As so often, we find that apparent simplicity actually makes for the most radical kind of open-endedness. The first line simply informs us of the existence of two seemingly parallel things: an abundance of faithfulness and a crowd of disasters. And the grammar in Urdu of 'A is' can be read in two distinct ways: (1) There exists (an) X; and (2) It/this/that is (an) X. The second possibility, with the subject colloquially omitted, invites us to look for a nearby subject-- and what could be nearer than the second line?

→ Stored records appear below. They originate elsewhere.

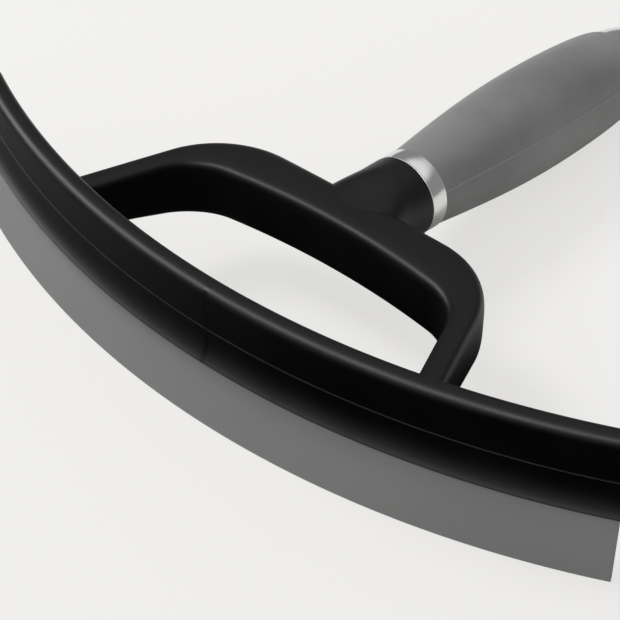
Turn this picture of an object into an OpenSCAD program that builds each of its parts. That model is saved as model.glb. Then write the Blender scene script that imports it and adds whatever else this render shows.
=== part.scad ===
// Sweat scraper for horses: a curved bar that holds a rubber lip, a D-shaped
// yoke with a neck, and a soft-grip handle with a ferrule and an end cap.
// It lies on the lower edge of its lip and on the belly of its grip, at z = 0.
// Origin: the middle of the lip's lower edge. +Y runs towards the handle.

/* [Head] */
// Radius of the bar's top front edge, seen from above
arc_r = 280; // [250:1:320]
// Half of the angle that the bar spans, up to its rounded ends
bar_half_angle = 25.6; // [22:0.1:28]
// Height of the bar's mouth, where the lip comes out, above the lip's edge
mouth_z = 20.2; // [16:0.1:24]
// Height of the bar from its mouth to its top
bar_h = 25.3; // [22:0.1:30]
// How far the bar's outer face stands out from arc_r
face_out = 0.7; // [0.4:0.1:1.5]
// Width of the bar at its top
bar_top_w = 6.1; // [5:0.1:9]
// Radius of the rounding along both top edges
top_round = 2.4; // [1:0.1:2.5]
// Radius of the corners at both ends, seen from above
end_round = 2.6; // [1.5:0.1:3.5]
// Radius of the small rounding at the mouth's edges
mouth_round = 0.8; // [0.3:0.1:1]
// Step at the mould line on the outer face
mould_step = 0.2; // [0.1:0.05:0.4]
// Height of the mould line above the mouth
mould_line_h = 10.6; // [9:0.1:12]
// Height of the flare at the bottom of the outer face
flare_h = 7.3; // [5:0.1:8.5]
// How far the flare stands out from the outer face
flare_out = 3.1; // [2:0.1:4]

/* [Lip] */
// Half of the angle that the rubber lip spans
lip_half_angle = 25.3; // [21:0.1:25.4]
// Lean of the lip away from the handle
lip_lean = 15; // [14:0.5:17]
// Thickness of the lip in its slot
lip_t = 2.6; // [2:0.1:3]
// Thickness of the lip at its lower edge
lip_edge_t = 2; // [1:0.1:2.4]
// Where the middle of the lip's lower edge lies, outside arc_r
lip_edge_out = 5.65; // [5:0.05:6]
// Radius of the bead that keeps the lip in its slot
bead_r = 1.7; // [1.5:0.1:2]
// Height of the bead's centre above the mouth
bead_h = 9.8; // [8:0.1:11]
// Clearance of the lip in its slot
slot_gap = 0.1; // [0.05:0.05:0.2]

/* [Yoke] */
// Half width of the opening where its corners begin
opening_corner_x = 35.4; // [28:1:38]
// Distance from the front edge of the bar to the far side of the opening
opening_y = 47.9; // [44:0.1:56]
// Radius of the opening's corners
opening_corner_r = 19; // [12:0.5:21]
// Half width between the outer corners' centres
yoke_corner_x = 29.5; // [26:0.5:34]
// Width of the crossbar in plan
crossbar_w = 18.1; // [15:0.1:20]
// Radius of the yoke's outer corners
yoke_corner_r = 30.4; // [24:0.1:33]
// Lean of the legs towards the middle
leg_lean = 20; // [15:1:24]
// Bow of the opening's far side away from the bar
opening_bow = 2.8; // [0:0.1:4]
// Height of the yoke's section at the feet of its legs
leg_h = 16.5; // [14:0.5:18]
// Height of the yoke's section in the crossbar
crossbar_h = 20.4; // [17:0.1:22]
// Depth of the yoke's top below the bar's top, at the front edge of the bar
yoke_below_top = 5.2; // [3:0.1:6]
// Angle at which the yoke's top falls away from the bar
yoke_droop = 2.1; // [0:0.1:4]

/* [Handle] */
// Depth of the handle's axis below the bar's top, at the front edge of the bar
axis_below_top = 9.5; // [8:0.1:11]
// Radius of the neck at the ferrule
neck_r = 12.9; // [12:0.1:14]
// Distance from the front edge of the bar to the end of the neck
neck_end = 82.4; // [78:0.1:90]
// Length of the neck's round end
neck_round_l = 6; // [4:0.5:8]
// Length of the ferrule
ferrule_l = 6.6; // [4:0.1:10]
// Radius of the ferrule between its lips
ferrule_r = 12.5; // [12:0.1:14]
// How far the ferrule's lips stand out
ferrule_lip = 0.4; // [0.2:0.1:0.6]
// Width of the ferrule's rolled lips
ferrule_lip_w = 0.9; // [0.6:0.1:1.2]
// Wall of the ferrule between its lips
ferrule_t = 2.2; // [1.6:0.1:2.6]
// Radius of the grip at the ferrule
grip_r0 = 12.5; // [12:0.1:14]
// Largest radius of the grip
grip_r = 16.9; // [15:0.1:19]
// Radius of the grip at the end cap
grip_r1 = 13.6; // [13:0.1:15]
// Length of the grip
grip_l = 102; // [92:1:120]
// Distance from the grip's front to its thickest place
grip_belly = 60; // [50:1:75]
// Width of the two moulded seams on the grip
seam_w = 0.6; // [0.3:0.1:1]
// Distance of the seams' ends from the grip's ends
seam_end = 2; // [1:0.5:6]
// Angle of the seams above the grip's sides
seam_angle = 21; // [0:1:30]
// Length of the end cap
cap_l = 24; // [18:0.5:40]
// Radius of the end cap where it meets the grip
cap_r = 13.3; // [12.5:0.1:13.6]
// Bevel of the end cap's rim
cap_bevel = 0.4; // [0.2:0.1:0.8]

/* [Handle core] */
// Radius of the yoke's stem inside the core
stem_r = 6; // [5:0.1:7]
// Length of the stem past the neck
stem_l = 70; // [40:1:90]
// Outer radius of the rigid core under the grip
core_r = 9.8; // [8.5:0.1:10.5]
// How far the core reaches into the end cap
core_in_cap = 11; // [6:0.5:12]
// How much deeper the core's bore is than the stem is long
stem_free = 1; // [0.5:0.5:3]
// Clearance between the handle's parts that slide onto each other
fit_gap = 0.05; // [0.03:0.01:0.1]

/* [Hidden] */
$fn = 96;
head_fn = 360;

// How far a cutting tool runs out past the surface that it opens
CUT = 1;
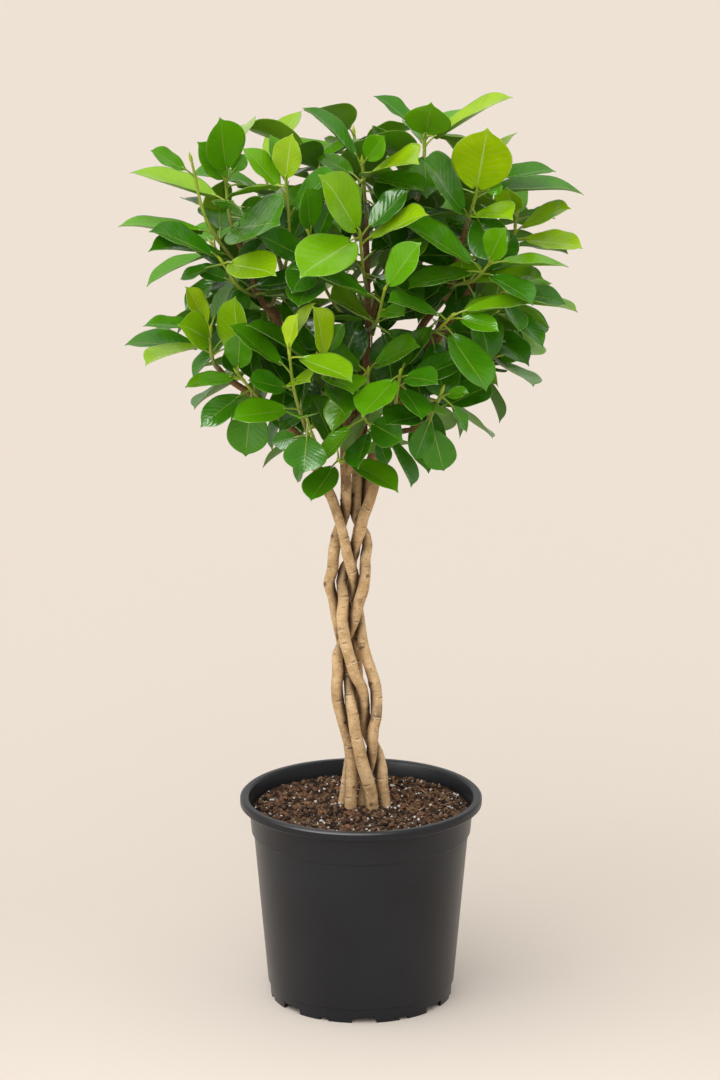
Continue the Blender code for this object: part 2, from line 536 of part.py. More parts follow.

When-- after, in mushairah performance, a suitable delay-- we hear the second line, it presents us with two pairs of nouns, in A B B A order, and nothing else whatsoever. Thus it's tempting to think that each of the two entities in the second line is to be correlated with one of the two entities in the first line-- but how? The 'abundance of faithfulness' might be correlated with 'wellbeing', because it's a desirable state for a lover; or it might be correlated with 'disgrace', because an excess of passion often has that result. Similarly, the 'crowd of disasters' might be correlated with 'wellbeing', because the mad lover's life is hostile to worldly success; or it might be correlated with 'disgrace', because scandal and public condemnation are routine, disastrous parts of the lover's experience.

But even if we don't try correlating the two lines, the second line in itself proves impossible to pin down. Here are some perfectly plausible ways of reading it:

=Wellbeing, disgrace to you! Disgrace, wellbeing to you!

=Wellbeing is really its seeming opposite, disgrace; and disgrace is really its seeming opposite, wellbeing.

=Wellbeing and disgrace are the same thing; disgrace and wellbeing are the same thing.

=Wellbeing always turns into disgrace, and disgrace then turns back into wellbeing.

=The speaker considers 'wellbeing' to be a disgrace to him; he considers 'disgrace' to be his wellbeing.

=The speaker's life is a sequence of alternating waves of 'wellbeing' and 'disgrace'

=The speaker's life is a chaos in which 'wellbeing' and 'disgrace' are inextricably blended.

For a discussion of other such wide-open, verb-deprived 'list' verses, see {4,4}.